= Incidence (graph) =

Concept in graph theory

A pair $(u, e)$ of a vertex $u$ and an incident edge $e$ forms an incidence. For example, the incidence labeled $a$ is the pair $(A, 1)$.

In graph theory, a vertex is incident with an edge if the vertex is one of the two vertices the edge connects.

An incidence is a pair $(u, e)$ where $u$ is a vertex and $e$
is an edge incident with $u$. Two distinct incidences $(u, e)$ and $(v,f)$ are adjacent if and only if $u = v$, $e = f$, or the edge $uv$ equals $e$ or $f$.

A graph can be formally defined as an ordered triple $(V, E, \psi)$, where $V$ is the set of vertices, $E$ is the set of edges, and $\psi$ is an incidence function (or incidence mapping) that maps each edge to a pair of vertices. For an edge $e \in E$, if $\psi(e) = (u, v)$, then $u$ and $v$ are called the end-vertices (or endpoints) of the edge $e$, and the edge $e$ is said to be incident with vertices $u$ and $v$.

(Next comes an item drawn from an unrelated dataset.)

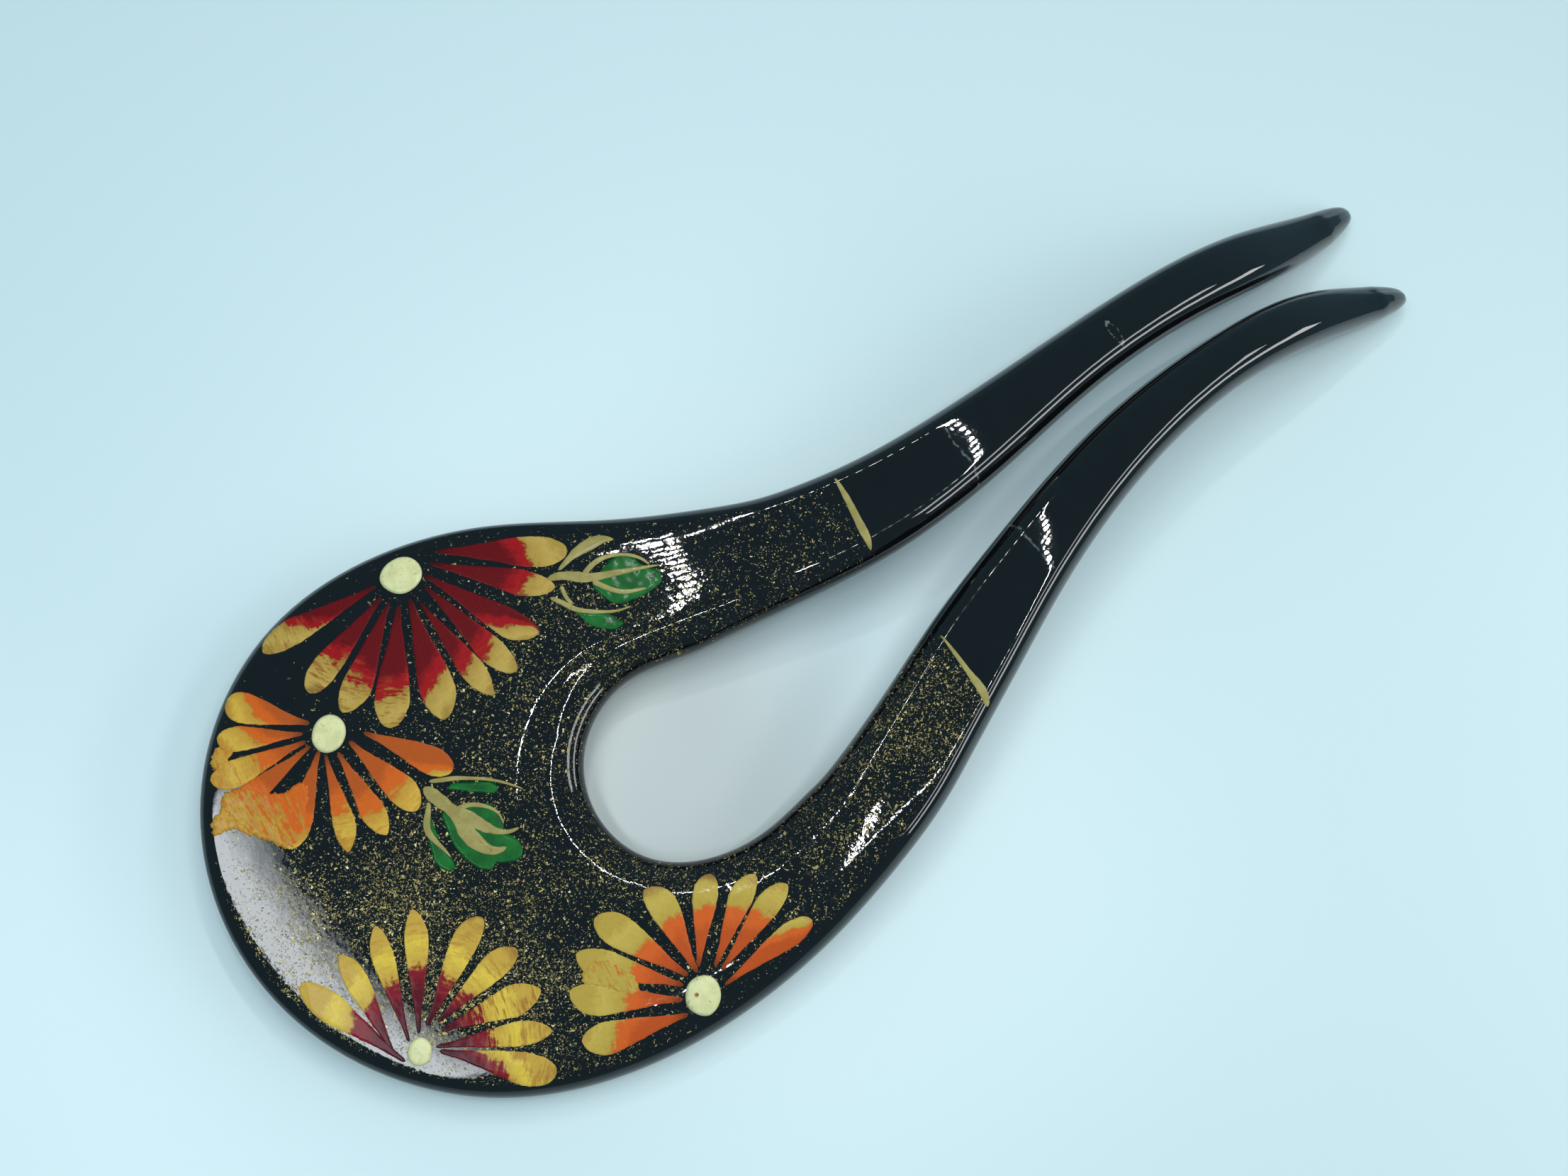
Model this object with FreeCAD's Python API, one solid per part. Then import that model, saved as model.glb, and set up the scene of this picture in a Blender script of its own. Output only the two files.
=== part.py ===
import FreeCAD, Part
import math
import os

# A lacquered wooden two-prong hairpin that lies face up on a table
# X runs from the round head to the prong tips, Y across the head, Z up from the table
# Everything is in millimetres, and the plan is drawn from the head's end at X = 0
LENGTH = 136.2

# The upper prong ends at the full length, the lower one a little short of it
UPPER_TIP = (LENGTH, 6.6)
LOWER_TIP = (LENGTH - 2.4, -4.9)
TIP_BLUNTNESS = 0.37
TIP_STEPS = (0.30, 0.55, 0.75, 0.88, 0.955, 0.99)

# One row for each section round the ribbon of wood: upper prong, head, lower prong
# outer_x, outer_y, inner_x, inner_y
RIBBON = (
    (130.0, 8.3, 130.0, 4.1),
    (122.0, 9.1, 122.0, 3.3),
    (106.0, 9.7, 106.0, 3.4),
    (89.7, 9.1, 90.3, 2.5),
    (73.8, 8.7, 74.2, 0.1),
    (66.3, 9.2, 65.7, -0.3),
    (59.1, 10.6, 56.9, 0.5),
    (52.2, 13.4, 47.5, 1.9),
    (46.0, 16.6, 46.0, 2.1),
    (34.3, 23.3, 42.8, 2.8),
    (16.1, 24.9, 37.7, 3.3),
    (2.6, 13.0, 32.5, 0.6),
    (0.8, -5.0, 30.0, -5.0),
    (10.6, -19.7, 31.8, -10.9),
    (25.5, -25.5, 37.0, -14.0),
    (37.4, -25.7, 42.1, -14.4),
    (46.0, -24.2, 46.0, -13.8),
    (51.8, -22.6, 48.1, -13.4),
    (59.8, -19.3, 56.2, -10.6),
    (67.6, -15.6, 64.3, -7.4),
    (75.3, -12.0, 72.6, -4.7),
    (90.7, -6.8, 89.3, -0.5),
    (106.1, -4.7, 105.9, 0.9),
    (121.6, -5.4, 122.4, -0.2),
    (128.2, -5.9, 129.0, -2.1),
)
SECTIONS_PER_ROW = 2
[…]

A graph can also be specified as an incidence structure $S = (P, B, I)$, where $P$ is a set of "points" (the vertices), $B$ is a set of "blocks" (the edges), and $I$ is the incidence relation between them.

== Incidence matrix ==

The incidence matrix of an undirected graph $G = (V, E)$ without self-loops is an $n \times m$ matrix $A = a_{ij}$, where $n = |V|$ is the number of vertices and $m = |E|$ is the number of edges. The rows correspond to vertices and the columns correspond to edges, with
$a_{ij}=\left\{\begin{array}{rl}\,1 & \text{if vertex }v_i\text{ is incident with edge }e_j, \\ 0 & \text{otherwise.}\end{array}\right.$

Each column of the incidence matrix contains exactly two 1s (corresponding to the two endpoints of an edge). Therefore, the sum of all row vectors equals the zero vector modulo 2, making the rows linearly dependent over $\mathrm{GF}(2)$ (the field with two elements). This implies that $\mathrm{rank}(A) \leq n - 1$.
For a connected graph $G$ with $n$ vertices, an $(n-1) \times (n-1)$ submatrix of $A(G)$ is non-singular if and only if the $n-1$ edges corresponding to its columns form a spanning tree of $G$.

A separate form of incidence matrix exists for directed graphs, where an entry may be $-1$ for edges leaving a vertex (or vice versa, depending on the author's preferred convention).

== Incidence coloring ==

An incidence coloring of a graph $G$
is an assignment of colors to each incidence of $G$ such that adjacent incidences receive distinct colors. The incidence coloring number (or incidence chromatic number) $\chi_i(G)$
is the minimum number of colors needed for an incidence coloring of $G$. It is equivalent to a strong edge coloring of the graph obtained by subdivising each edge of $G$ once.

Determining whether a graph has an incidence coloring with a given number of colors is NP-complete. Specifically, Li and Tu showed in 2008 that it is NP-complete to determine whether a semi-cubic graph (a graph where every vertex has degree 1 or 3) is 4-incidence colorable.
This implies that determining the incidence coloring number is NP-hard for general graphs.

== Incidence poset ==

The incidence poset of a graph $G = (V, E)$ is a partially ordered set $P = (X, P)$ where $X = V \cup E$ and the partial order is defined by the incidence relation: for $x, y \in X$, we have $x < y$ in $P$ if and only if $x$ is a vertex and $y$ is an edge incident with $x$.
The order dimension (or incidence dimension) of a graph $G$, denoted $\mathrm{dim}(G)$, is the minimum number of total orders on $V \cup E$ whose intersection equals the incidence relation. This notion provides a connection between graph structure and the theory of partially ordered sets.
A fundamental result due to Schnyder characterizes planar graphs in terms of incidence dimension:

Theorem: A graph $G$ is planar if and only if $\mathrm{dim}(G) \leq 3$.

This characterization implies several classical properties of planar graphs. For instance, it provides an alternative proof that every planar graph has arboricity at most 3, and guarantees the existence of a straight-line embedding in the plane where vertex coordinates have a purely combinatorial meaning derived from the total orders in a realizer of the incidence poset.
The dimension of the incidence poset has been studied for various graph classes. For example, Trotter showed in his survey that graphs arising from certain geometric and combinatorial structures often have bounded incidence dimension, connecting this parameter to broader questions in dimension theory and intersection graphs.